**Task brief**
Set down, exactly as written, only the lines starting with the one that holds "Keep writing the three.js" and ending with the one that holds "beyond(from_end, end), across)".

# Start of Data lines

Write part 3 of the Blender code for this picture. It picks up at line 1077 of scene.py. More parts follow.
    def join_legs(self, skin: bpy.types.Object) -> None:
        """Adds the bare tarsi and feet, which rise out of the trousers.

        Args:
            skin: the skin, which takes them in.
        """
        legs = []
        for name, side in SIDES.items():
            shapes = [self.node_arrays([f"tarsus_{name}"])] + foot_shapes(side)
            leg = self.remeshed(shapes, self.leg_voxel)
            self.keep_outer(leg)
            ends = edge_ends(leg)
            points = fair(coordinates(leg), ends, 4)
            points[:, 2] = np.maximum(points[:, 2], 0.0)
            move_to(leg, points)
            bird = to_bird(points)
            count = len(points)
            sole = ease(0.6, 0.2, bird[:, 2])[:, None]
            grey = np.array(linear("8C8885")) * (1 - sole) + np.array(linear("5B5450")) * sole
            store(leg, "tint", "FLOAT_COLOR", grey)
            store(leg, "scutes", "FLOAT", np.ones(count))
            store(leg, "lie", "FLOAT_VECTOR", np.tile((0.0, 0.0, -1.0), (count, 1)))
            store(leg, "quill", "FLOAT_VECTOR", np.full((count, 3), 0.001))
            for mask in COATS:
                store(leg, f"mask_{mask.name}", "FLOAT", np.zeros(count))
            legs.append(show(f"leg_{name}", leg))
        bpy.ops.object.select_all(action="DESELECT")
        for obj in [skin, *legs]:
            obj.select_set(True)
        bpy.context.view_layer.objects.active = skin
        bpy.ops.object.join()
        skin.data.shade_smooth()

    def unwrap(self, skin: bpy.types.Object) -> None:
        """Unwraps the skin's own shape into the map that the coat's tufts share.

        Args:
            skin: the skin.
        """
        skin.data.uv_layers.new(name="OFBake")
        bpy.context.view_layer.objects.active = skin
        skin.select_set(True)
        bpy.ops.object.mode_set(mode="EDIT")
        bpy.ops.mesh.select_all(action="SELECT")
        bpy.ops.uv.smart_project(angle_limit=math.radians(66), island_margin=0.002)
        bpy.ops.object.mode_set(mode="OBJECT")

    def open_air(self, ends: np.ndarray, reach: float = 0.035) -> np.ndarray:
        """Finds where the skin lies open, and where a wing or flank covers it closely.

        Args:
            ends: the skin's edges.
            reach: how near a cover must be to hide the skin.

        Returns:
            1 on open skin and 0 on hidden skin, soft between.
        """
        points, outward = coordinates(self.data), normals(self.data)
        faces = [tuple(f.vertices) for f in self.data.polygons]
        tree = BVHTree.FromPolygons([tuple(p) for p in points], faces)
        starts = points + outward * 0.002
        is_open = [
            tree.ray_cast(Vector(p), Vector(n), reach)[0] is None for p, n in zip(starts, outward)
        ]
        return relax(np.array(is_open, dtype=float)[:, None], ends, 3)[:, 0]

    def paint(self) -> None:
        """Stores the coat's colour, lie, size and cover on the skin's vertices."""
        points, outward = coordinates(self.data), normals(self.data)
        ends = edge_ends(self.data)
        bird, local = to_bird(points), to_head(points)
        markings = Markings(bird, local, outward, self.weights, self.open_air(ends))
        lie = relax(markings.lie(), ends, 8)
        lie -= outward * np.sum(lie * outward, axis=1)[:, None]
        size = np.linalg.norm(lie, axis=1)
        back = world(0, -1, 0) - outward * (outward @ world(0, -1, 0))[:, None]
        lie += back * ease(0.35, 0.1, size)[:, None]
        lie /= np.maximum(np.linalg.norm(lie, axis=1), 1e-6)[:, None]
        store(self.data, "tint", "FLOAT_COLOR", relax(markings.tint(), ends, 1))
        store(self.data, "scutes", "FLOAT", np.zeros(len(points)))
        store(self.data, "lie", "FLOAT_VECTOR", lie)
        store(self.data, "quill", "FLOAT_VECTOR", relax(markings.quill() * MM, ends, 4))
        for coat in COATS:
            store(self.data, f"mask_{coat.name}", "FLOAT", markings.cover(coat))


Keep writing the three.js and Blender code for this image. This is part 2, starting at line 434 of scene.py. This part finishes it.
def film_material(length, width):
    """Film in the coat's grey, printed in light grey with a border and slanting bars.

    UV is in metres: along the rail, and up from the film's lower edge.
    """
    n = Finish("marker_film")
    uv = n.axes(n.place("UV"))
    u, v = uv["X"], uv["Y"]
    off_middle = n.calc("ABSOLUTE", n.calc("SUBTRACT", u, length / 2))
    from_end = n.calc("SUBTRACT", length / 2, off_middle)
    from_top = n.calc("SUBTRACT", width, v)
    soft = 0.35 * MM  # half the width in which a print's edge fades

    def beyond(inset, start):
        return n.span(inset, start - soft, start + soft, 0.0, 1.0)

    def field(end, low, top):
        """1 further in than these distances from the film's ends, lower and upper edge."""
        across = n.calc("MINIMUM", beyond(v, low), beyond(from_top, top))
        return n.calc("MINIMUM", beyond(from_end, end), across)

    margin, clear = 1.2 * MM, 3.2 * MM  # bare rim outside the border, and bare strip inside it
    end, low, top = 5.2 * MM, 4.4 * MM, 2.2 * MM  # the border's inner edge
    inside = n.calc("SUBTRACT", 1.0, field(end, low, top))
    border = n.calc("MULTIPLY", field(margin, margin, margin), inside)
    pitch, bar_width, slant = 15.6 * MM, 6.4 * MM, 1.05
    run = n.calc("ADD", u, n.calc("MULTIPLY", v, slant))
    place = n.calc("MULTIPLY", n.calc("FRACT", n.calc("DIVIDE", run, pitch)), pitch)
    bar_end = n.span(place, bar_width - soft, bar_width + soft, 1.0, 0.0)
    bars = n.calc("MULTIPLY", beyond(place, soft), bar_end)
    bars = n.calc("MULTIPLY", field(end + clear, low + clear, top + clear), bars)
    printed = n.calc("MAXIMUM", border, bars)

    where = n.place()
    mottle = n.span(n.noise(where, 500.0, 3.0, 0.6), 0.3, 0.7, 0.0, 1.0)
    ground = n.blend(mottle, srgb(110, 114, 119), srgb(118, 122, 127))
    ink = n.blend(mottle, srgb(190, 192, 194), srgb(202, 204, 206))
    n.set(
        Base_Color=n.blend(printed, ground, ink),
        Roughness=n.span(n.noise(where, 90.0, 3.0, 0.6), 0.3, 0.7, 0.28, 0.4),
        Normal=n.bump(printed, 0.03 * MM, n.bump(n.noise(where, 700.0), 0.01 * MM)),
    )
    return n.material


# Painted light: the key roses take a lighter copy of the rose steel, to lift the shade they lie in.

# End of Data lines

**Finished answer**
Keep writing the three.js and Blender code for this image. This is part 2, starting at line 434 of scene.py. This part finishes it.
def film_material(length, width):
    """Film in the coat's grey, printed in light grey with a border and slanting bars.

    UV is in metres: along the rail, and up from the film's lower edge.
    """
    n = Finish("marker_film")
    uv = n.axes(n.place("UV"))
    u, v = uv["X"], uv["Y"]
    off_middle = n.calc("ABSOLUTE", n.calc("SUBTRACT", u, length / 2))
    from_end = n.calc("SUBTRACT", length / 2, off_middle)
    from_top = n.calc("SUBTRACT", width, v)
    soft = 0.35 * MM  # half the width in which a print's edge fades

    def beyond(inset, start):
        return n.span(inset, start - soft, start + soft, 0.0, 1.0)

    def field(end, low, top):
        """1 further in than these distances from the film's ends, lower and upper edge."""
        across = n.calc("MINIMUM", beyond(v, low), beyond(from_top, top))
        return n.calc("MINIMUM", beyond(from_end, end), across)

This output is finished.